(Raw records)
- - -
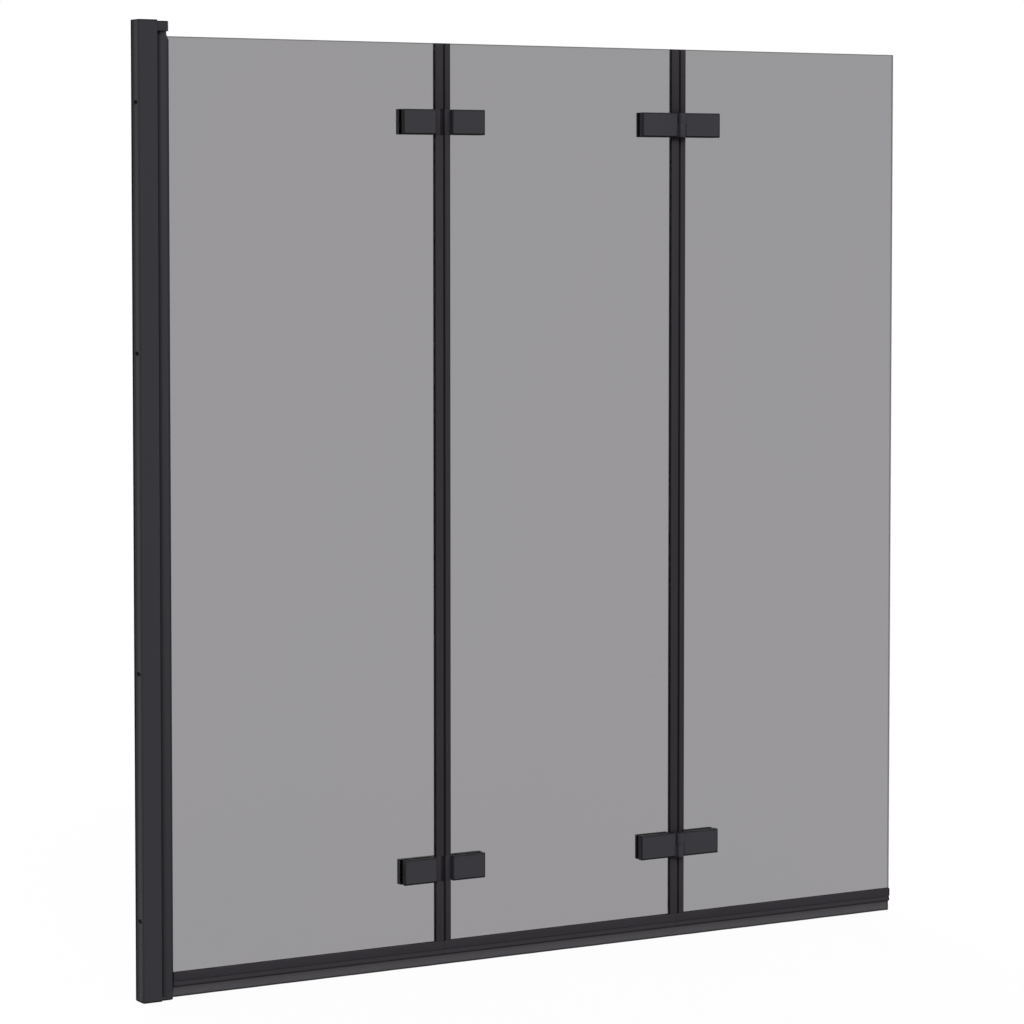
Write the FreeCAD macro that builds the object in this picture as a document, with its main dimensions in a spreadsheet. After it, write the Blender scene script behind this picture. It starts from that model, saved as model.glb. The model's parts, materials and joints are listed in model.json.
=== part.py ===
import FreeCAD, Part
import Sketcher
import os

# Three-panel folding bath screen, sizes in millimetres.
# X runs out from the tiled wall, Y across the glass with the bath at -Y, Z up from the bath rim.
SIZES = {
    # overall envelope
    "screen_width": 1300.0,
    "screen_height": 1380.0,
    "overrun": 1.0,
    # wall channel, a U open away from the wall with two sealant grooves in its wall face
    "profile_depth": 29.0,
    "profile_width": 27.0,
    "profile_wall": 1.6,
    "profile_web": 2.4,
    "profile_corner": 0.8,
    "groove_width": 3.0,
    "groove_depth": 0.8,
    "groove_offset": 10.9,
    "wall_hole_radius": 3.0,
    "wall_hole_margin": 115.0,
    "wall_hole_inner_margin": 465.0,
    "cap_height": 1.5,
    "cap_tongue_length": 6.0,
    "cap_tongue_width": 16.0,
    "cap_fit": 0.1,
    # adjusting channel that telescopes in the wall channel
    "slide_gap": 0.4,
    "inner_wall": 1.6,
    "inner_start": 8.0,
    "spigot_fit": 0.2,
    "spigot_length": 12.0,
    "lip_width": 4.4,
    "lip_tip": 1.2,
    "lip_gap": 0.3,
    # pivot post and its bearings
    "pivot_place": 41.0,
    "post_radius": 10.0,
    "post_wall": 1.6,
    "post_bottom": 11.7,
    "post_head_gap": 27.0,
    "jaw_half": 5.1,
    "jaw_reach": 8.5,
    "slot_half": 3.3,
    "slot_start": 2.4,
    "plug_radius": 9.7,
    "plug_taper": 7.3,
    "plug_neck": 4.3,
    "plug_neck_radius": 6.8,
    "plug_spigot_start": 7.0,
    "plug_spigot_end": 0.5,
    "plug_spigot_width": 8.0,
    "plug_glass_fit": 0.2,
    "pin_radius": 2.5,
    "pin_fit": 0.05,
    "pin_end_gap": 0.8,
    "turn_gap": 0.1,
    "bracket_nose_radius": 9.5,
    "bottom_bracket_height": 5.3,
    "bracket_start": 4.0,
    "top_pin_depth": 10.0,
    # glass panes
    "glass_thickness": 5.0,
    "glass_bottom": 25.9,
    "glass_over_post": 4.7,
    "glass_start": 3.3,
    "joint_one": 488.0,
    "joint_two": 897.5,
    "glass_to_joint": 5.0,
    # bottom seal: rigid U strip with a drip fin, and a soft skirt hung under it
    "rail_half": 4.6,
    "rail_top": 36.8,
    "rail_bottom": 24.6,
    "rail_lip": 0.7,
    "stem_half": 1.2,
    "stem_bottom": 15.5,
    "fin_root_top": 24.0,
    "fin_root_bottom": 22.2,
    "fin_reach": 4.3,
    "fin_tip_top": 18.8,
    "fin_tip_bottom": 17.0,
    "skirt_half": 0.5,
    "skirt_bead": 0.9,
    "skirt_bead_height": 1.6,
    "skirt_bottom": 1.2,
    "strip_end_gap": 0.2,
    "strip_to_post": 0.2,
    # upright seals at the two folds
    "seal_half": 4.3,
    "seal_wide_face": 0.5,
    "seal_nose_half": 2.4,
    "seal_nose_tip_half": 1.4,
    "seal_nose_reach": 3.1,
    "seal_slim_face": 3.5,
    "seal_notch_fit": 0.3,
    "seal_edge_wall": 0.8,
    "seal_web_half": 1.0,
    # hinges
    "hinge_height": 37.0,
    "hinge_low": 144.5,
    "hinge_top_margin": 137.0,
    "hinge_gasket": 0.5,
    "block_reach": 69.5,
    "block_thick": 10.0,
    "block_gap": 0.75,
    "plate_reach": 68.0,
    "plate_start": 13.0,
    "plate_thick": 7.0,
    "edge_chamfer": 0.8,
    "axis_lift": 0.3,
    "knuckle_radius": 5.5,
    "knuckle_relief": 6.2,
    "knuckle_gap": 0.4,
    "hinge_pin_radius": 3.0,
    "hinge_pin_recess": 0.5,
    "screw_place": 38.0,
    "screw_radius": 3.5,
    "screw_fit": 0.2,
    "screw_floor": 1.5,
    "screw_sink": 0.4,
    "notch_reach": 48.0,
    "notch_half": 9.0,
    "notch_corner": 3.0,
    "gasket_inset": 0.5,
}

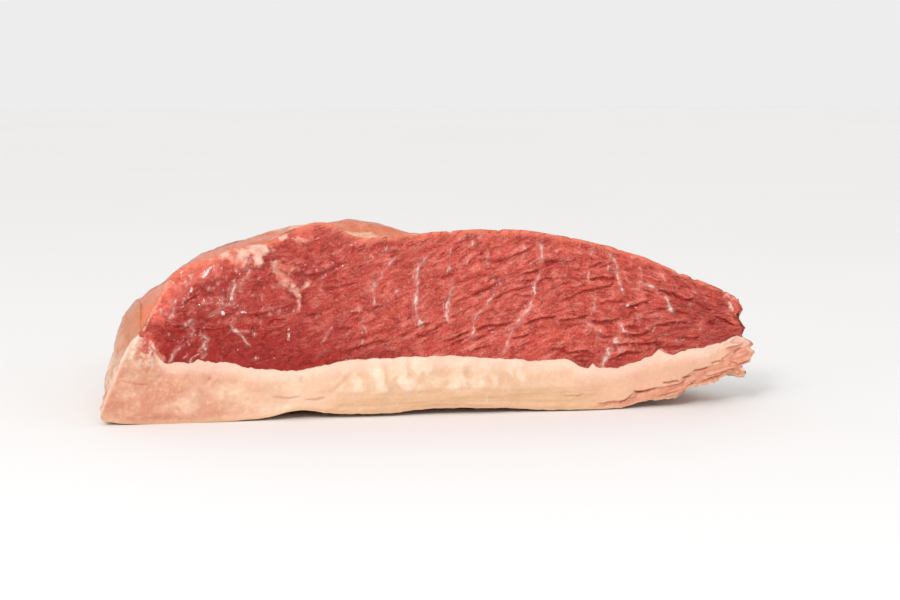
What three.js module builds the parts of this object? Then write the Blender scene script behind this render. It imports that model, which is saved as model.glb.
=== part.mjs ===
- - -
## [Aim of the task]
Each line of the listing should be echoed back exactly.

## [Solution to this problem]
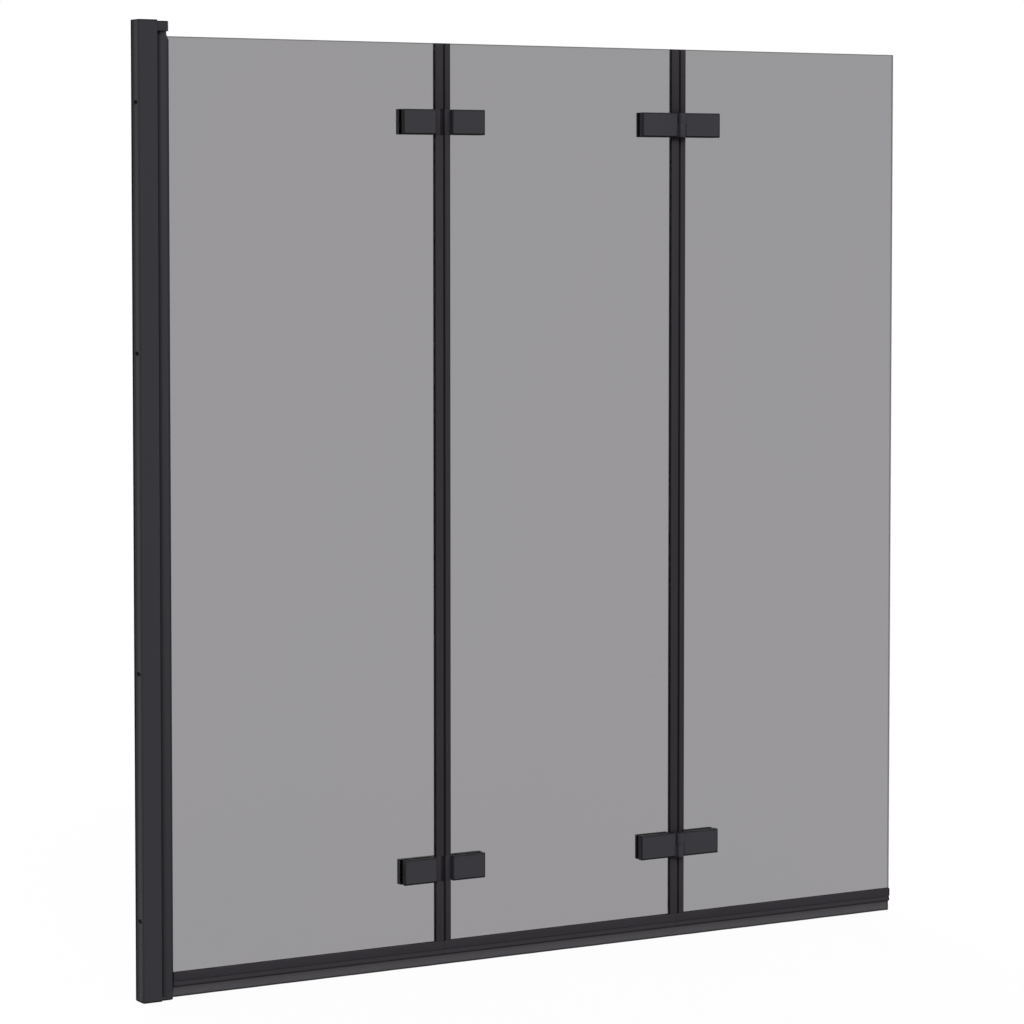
Write the FreeCAD macro that builds the object in this picture as a document, with its main dimensions in a spreadsheet. After it, write the Blender scene script behind this picture. It starts from that model, saved as model.glb. The model's parts, materials and joints are listed in model.json.
=== part.py ===
import FreeCAD, Part
import Sketcher
import os

# Three-panel folding bath screen, sizes in millimetres.
# X runs out from the tiled wall, Y across the glass with the bath at -Y, Z up from the bath rim.
SIZES = {
    # overall envelope
    "screen_width": 1300.0,
    "screen_height": 1380.0,
    "overrun": 1.0,
    # wall channel, a U open away from the wall with two sealant grooves in its wall face
    "profile_depth": 29.0,
    "profile_width": 27.0,
    "profile_wall": 1.6,
    "profile_web": 2.4,
    "profile_corner": 0.8,
    "groove_width": 3.0,
    "groove_depth": 0.8,
    "groove_offset": 10.9,
    "wall_hole_radius": 3.0,
    "wall_hole_margin": 115.0,
    "wall_hole_inner_margin": 465.0,
    "cap_height": 1.5,
    "cap_tongue_length": 6.0,
    "cap_tongue_width": 16.0,
    "cap_fit": 0.1,
    # adjusting channel that telescopes in the wall channel
    "slide_gap": 0.4,
    "inner_wall": 1.6,
    "inner_start": 8.0,
    "spigot_fit": 0.2,
    "spigot_length": 12.0,
    "lip_width": 4.4,
    "lip_tip": 1.2,
    "lip_gap": 0.3,
    # pivot post and its bearings
    "pivot_place": 41.0,
    "post_radius": 10.0,
    "post_wall": 1.6,
    "post_bottom": 11.7,
    "post_head_gap": 27.0,
    "jaw_half": 5.1,
    "jaw_reach": 8.5,
    "slot_half": 3.3,
    "slot_start": 2.4,
    "plug_radius": 9.7,
    "plug_taper": 7.3,
    "plug_neck": 4.3,
    "plug_neck_radius": 6.8,
    "plug_spigot_start": 7.0,
    "plug_spigot_end": 0.5,
    "plug_spigot_width": 8.0,
    "plug_glass_fit": 0.2,
    "pin_radius": 2.5,
    "pin_fit": 0.05,
    "pin_end_gap": 0.8,
    "turn_gap": 0.1,
    "bracket_nose_radius": 9.5,
    "bottom_bracket_height": 5.3,
    "bracket_start": 4.0,
    "top_pin_depth": 10.0,
    # glass panes
    "glass_thickness": 5.0,
    "glass_bottom": 25.9,
    "glass_over_post": 4.7,
    "glass_start": 3.3,
    "joint_one": 488.0,
    "joint_two": 897.5,
    "glass_to_joint": 5.0,
    # bottom seal: rigid U strip with a drip fin, and a soft skirt hung under it
    "rail_half": 4.6,
    "rail_top": 36.8,
    "rail_bottom": 24.6,
    "rail_lip": 0.7,
    "stem_half": 1.2,
    "stem_bottom": 15.5,
    "fin_root_top": 24.0,
    "fin_root_bottom": 22.2,
    "fin_reach": 4.3,
    "fin_tip_top": 18.8,
    "fin_tip_bottom": 17.0,
    "skirt_half": 0.5,
    "skirt_bead": 0.9,
    "skirt_bead_height": 1.6,
    "skirt_bottom": 1.2,
    "strip_end_gap": 0.2,
    "strip_to_post": 0.2,
    # upright seals at the two folds
    "seal_half": 4.3,
    "seal_wide_face": 0.5,
    "seal_nose_half": 2.4,
    "seal_nose_tip_half": 1.4,
    "seal_nose_reach": 3.1,
    "seal_slim_face": 3.5,
    "seal_notch_fit": 0.3,
    "seal_edge_wall": 0.8,
    "seal_web_half": 1.0,
    # hinges
    "hinge_height": 37.0,
    "hinge_low": 144.5,
    "hinge_top_margin": 137.0,
    "hinge_gasket": 0.5,
    "block_reach": 69.5,
    "block_thick": 10.0,
    "block_gap": 0.75,
    "plate_reach": 68.0,
    "plate_start": 13.0,
    "plate_thick": 7.0,
    "edge_chamfer": 0.8,
    "axis_lift": 0.3,
    "knuckle_radius": 5.5,
    "knuckle_relief": 6.2,
    "knuckle_gap": 0.4,
    "hinge_pin_radius": 3.0,
    "hinge_pin_recess": 0.5,
    "screw_place": 38.0,
    "screw_radius": 3.5,
    "screw_fit": 0.2,
    "screw_floor": 1.5,
    "screw_sink": 0.4,
    "notch_reach": 48.0,
    "notch_half": 9.0,
    "notch_corner": 3.0,
    "gasket_inset": 0.5,
}

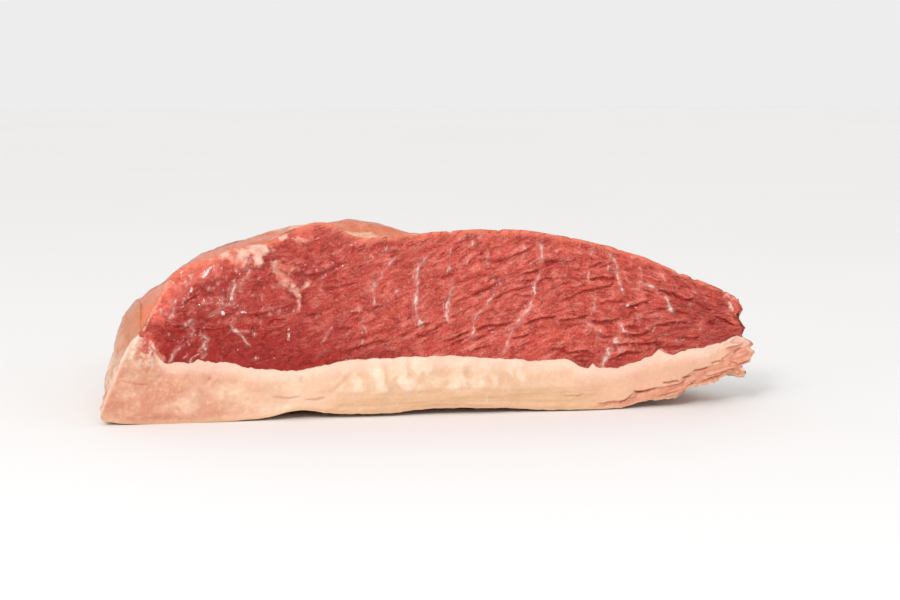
What three.js module builds the parts of this object? Then write the Blender scene script behind this render. It imports that model, which is saved as model.glb.
=== part.mjs ===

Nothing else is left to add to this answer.